Dealing with Imbalanced Data using Bayesian Techniques
Manolis Maragoudakis | Katia Kermanidis | Aristogiannis Garbis | Nikos Fakotakis
Proceedings of the Fifth International Conference on Language Resources and Evaluation (LREC’06)
For the present work, we deal with the significant problem of high imbalance in data in binary or multi-class classification problems. We study two different linguistic applications. The former determines whether a syntactic construction (environment) co-occurs with a verb in a natural text corpus consists a subcategorization frame of the verb or not. The latter is called Name Entity Recognition (NER) and it concerns determining whether a noun belongs to a specific Name Entity class. Regarding the subcategorization domain, each environment is encoded as a vector of heterogeneous attributes, where a very high imbalance between positive and negative examples is observed (an imbalance ratio of approximately 1:80).
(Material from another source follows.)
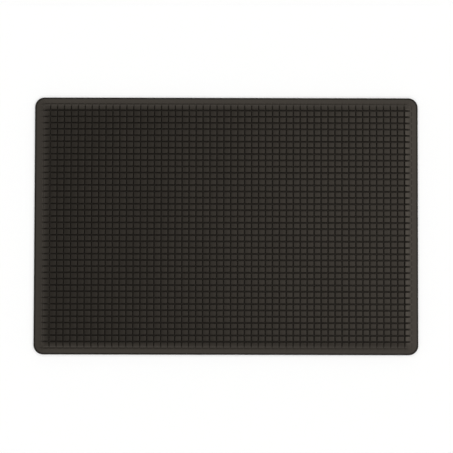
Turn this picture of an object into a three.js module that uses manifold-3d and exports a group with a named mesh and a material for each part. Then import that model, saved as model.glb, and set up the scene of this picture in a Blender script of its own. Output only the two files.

In the NER application, the imbalance between a name entity class and the negative class is even greater (1:120). In order to confront the plethora of negative instances, we suggest a search tactic during training phase that employs Tomek links for reducing unnecessary negative examples from the training set. Regarding the classification mechanism, we argue that Bayesian networks are well suited and we propose a novel network structure which efficiently handles heterogeneous attributes without discretization and is more classification-oriented. Comparing the experimental results with those of other known machine learning algorithms, our methodology performs significantly better in detecting examples of the rare class.